For many light, summery recipes, poached octopus makes a refreshing addition. One of the notable distinctions between this and the method above is that your cooking liquid will be slightly less concentrated and include an acid diluted with water. Start by bringing 1 gallon of water and 1 cup of white wine vinegar to a boil in a large pot (alternatively, you can use white wine, but you will want to increase the ratio of wine to water), before adding in flavorful additions like lemons, onions, bay leaves, salt and pepper. Simmer these ingredients together for about 10 minutes before using tongs to dunk the whole octopus into the liquid 3 times, for about 5 seconds per dunk. (If you do not plan to utilize the octopus head meat, you can remove the tentacles, as described towards the beginning of the article, and simply proceed in placing them into the pot of liquid.)
Then, add the octopus to the water and bring it to a simmer for about 15-20 minutes per pound of octopus.

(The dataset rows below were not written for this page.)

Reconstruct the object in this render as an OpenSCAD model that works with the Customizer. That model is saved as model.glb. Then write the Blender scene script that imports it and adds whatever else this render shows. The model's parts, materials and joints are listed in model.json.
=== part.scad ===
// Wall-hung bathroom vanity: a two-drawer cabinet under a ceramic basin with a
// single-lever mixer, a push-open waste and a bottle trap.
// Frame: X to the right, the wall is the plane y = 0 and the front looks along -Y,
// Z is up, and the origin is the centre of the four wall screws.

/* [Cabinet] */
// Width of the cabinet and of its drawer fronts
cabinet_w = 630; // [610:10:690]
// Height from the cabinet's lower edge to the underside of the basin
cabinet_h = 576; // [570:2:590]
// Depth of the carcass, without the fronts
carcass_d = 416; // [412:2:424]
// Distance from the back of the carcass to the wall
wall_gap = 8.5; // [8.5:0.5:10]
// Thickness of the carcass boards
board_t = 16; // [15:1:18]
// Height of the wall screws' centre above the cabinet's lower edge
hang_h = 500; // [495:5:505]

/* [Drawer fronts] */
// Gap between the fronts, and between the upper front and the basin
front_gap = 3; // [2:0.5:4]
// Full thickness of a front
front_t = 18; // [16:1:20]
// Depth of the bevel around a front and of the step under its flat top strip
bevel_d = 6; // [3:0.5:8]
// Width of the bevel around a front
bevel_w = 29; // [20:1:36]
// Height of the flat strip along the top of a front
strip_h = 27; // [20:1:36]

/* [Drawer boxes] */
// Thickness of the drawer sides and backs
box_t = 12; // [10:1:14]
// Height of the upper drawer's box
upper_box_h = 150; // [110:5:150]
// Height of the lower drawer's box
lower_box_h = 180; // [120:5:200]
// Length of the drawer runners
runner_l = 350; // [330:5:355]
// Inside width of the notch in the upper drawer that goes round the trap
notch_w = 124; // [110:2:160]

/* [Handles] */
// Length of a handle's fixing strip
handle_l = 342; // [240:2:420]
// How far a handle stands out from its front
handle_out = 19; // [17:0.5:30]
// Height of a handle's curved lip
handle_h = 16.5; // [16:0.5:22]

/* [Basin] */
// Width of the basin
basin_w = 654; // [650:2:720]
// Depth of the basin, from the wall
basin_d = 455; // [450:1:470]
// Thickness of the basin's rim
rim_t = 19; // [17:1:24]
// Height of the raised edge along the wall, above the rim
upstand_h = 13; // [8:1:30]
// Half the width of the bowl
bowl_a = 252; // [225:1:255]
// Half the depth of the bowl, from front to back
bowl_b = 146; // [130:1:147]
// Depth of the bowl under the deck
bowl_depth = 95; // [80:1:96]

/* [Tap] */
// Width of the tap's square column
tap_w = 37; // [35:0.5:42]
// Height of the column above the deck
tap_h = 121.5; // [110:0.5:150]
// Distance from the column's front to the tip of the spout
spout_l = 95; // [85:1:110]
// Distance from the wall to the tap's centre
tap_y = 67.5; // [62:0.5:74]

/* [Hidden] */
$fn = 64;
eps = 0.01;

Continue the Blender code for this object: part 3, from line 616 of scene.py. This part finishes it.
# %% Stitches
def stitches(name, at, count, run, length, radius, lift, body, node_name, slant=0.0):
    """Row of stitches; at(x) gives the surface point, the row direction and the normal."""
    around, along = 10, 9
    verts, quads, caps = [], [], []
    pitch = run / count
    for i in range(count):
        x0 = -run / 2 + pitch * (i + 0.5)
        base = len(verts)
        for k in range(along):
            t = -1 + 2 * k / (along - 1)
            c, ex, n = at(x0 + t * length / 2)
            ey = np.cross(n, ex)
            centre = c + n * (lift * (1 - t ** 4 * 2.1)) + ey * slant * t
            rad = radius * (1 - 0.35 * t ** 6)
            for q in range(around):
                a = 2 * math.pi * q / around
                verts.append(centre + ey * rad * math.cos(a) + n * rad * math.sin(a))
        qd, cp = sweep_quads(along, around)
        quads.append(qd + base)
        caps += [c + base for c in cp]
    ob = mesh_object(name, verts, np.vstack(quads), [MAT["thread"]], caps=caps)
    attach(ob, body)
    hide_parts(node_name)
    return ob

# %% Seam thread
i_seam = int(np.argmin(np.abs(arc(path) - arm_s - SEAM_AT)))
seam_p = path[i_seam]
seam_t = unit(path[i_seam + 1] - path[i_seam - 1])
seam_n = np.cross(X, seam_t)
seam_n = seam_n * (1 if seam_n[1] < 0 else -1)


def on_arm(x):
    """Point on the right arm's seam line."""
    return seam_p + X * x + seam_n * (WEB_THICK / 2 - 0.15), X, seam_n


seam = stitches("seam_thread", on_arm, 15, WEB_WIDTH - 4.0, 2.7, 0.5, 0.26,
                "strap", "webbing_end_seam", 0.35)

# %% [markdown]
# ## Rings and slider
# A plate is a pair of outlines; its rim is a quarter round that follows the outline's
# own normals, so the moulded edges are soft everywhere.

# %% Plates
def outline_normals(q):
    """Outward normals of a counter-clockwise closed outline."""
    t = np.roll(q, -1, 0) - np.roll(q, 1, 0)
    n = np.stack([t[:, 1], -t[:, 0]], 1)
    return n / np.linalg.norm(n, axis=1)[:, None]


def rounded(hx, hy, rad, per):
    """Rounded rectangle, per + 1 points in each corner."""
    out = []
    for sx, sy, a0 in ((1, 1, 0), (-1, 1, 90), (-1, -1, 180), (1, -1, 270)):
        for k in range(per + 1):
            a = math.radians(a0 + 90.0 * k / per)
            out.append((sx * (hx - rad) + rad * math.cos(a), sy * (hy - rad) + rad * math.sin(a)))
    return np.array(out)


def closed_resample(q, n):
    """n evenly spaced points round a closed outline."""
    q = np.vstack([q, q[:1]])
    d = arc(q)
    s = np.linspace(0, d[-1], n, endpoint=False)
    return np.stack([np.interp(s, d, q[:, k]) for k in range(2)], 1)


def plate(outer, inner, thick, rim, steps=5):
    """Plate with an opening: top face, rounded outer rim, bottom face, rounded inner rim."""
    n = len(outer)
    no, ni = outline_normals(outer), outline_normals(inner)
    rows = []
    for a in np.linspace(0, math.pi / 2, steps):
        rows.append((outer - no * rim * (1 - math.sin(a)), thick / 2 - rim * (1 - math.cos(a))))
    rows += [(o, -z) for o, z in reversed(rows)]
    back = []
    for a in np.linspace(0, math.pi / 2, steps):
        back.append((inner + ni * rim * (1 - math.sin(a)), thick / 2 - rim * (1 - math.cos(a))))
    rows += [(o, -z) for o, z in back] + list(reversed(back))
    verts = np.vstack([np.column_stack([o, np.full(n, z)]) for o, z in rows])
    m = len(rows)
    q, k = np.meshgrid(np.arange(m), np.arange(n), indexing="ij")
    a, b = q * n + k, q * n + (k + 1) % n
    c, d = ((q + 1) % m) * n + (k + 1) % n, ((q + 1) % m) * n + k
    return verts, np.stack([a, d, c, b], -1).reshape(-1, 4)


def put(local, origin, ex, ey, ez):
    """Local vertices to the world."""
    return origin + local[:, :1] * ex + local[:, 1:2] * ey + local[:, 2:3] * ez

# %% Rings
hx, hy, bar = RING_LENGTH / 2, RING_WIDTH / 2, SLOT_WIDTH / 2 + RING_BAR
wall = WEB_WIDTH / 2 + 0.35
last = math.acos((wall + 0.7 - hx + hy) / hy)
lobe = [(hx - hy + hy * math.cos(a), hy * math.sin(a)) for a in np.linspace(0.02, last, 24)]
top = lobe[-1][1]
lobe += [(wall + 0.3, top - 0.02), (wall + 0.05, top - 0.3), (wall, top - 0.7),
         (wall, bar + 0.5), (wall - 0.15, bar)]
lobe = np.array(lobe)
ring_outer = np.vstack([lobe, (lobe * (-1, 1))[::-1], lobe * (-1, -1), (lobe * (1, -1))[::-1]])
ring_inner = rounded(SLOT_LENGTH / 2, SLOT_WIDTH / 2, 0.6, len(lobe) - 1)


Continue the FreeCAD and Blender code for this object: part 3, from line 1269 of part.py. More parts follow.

From time to time, check the tenderness level of the meat with a fork and remove the pot from the heat once the octopus is easily pierced. You can allow the octopus to rest in the liquid and cool slightly before refrigerating if you plan to use it in a chilled dish such as our Citrus-Marinated Octopus with Labne and Radicchio-Fennel Salad. Your poached octopus can be kept fresh in the refrigerator for a couple of days to use in other cold salads and carpaccios, or it can be served warm right away.
For a little extra dimension of flavor, pan-fry your pre-cooked octopus briefly in a hot skillet for some delicious caramelization on the outside. For the best result, start with the boiling or poaching method above, allowing the octopus to cook slowly and cool down before searing in a pan.
Add your whole tentacles to an oiled pan for about 8 minutes per side, or pre-slice your tentacles into thinner pieces and cook for 2 minutes per side for a perfect finish.
Once you’ve got a hang of prepping and cooking your octopus, give it a try in other recipes like Octopus Salad with Potatoes and Beans, Mixed Seafood Salad, or Poached Baby Octopus. We promise your guests will be blown away by your seafood cooking skills.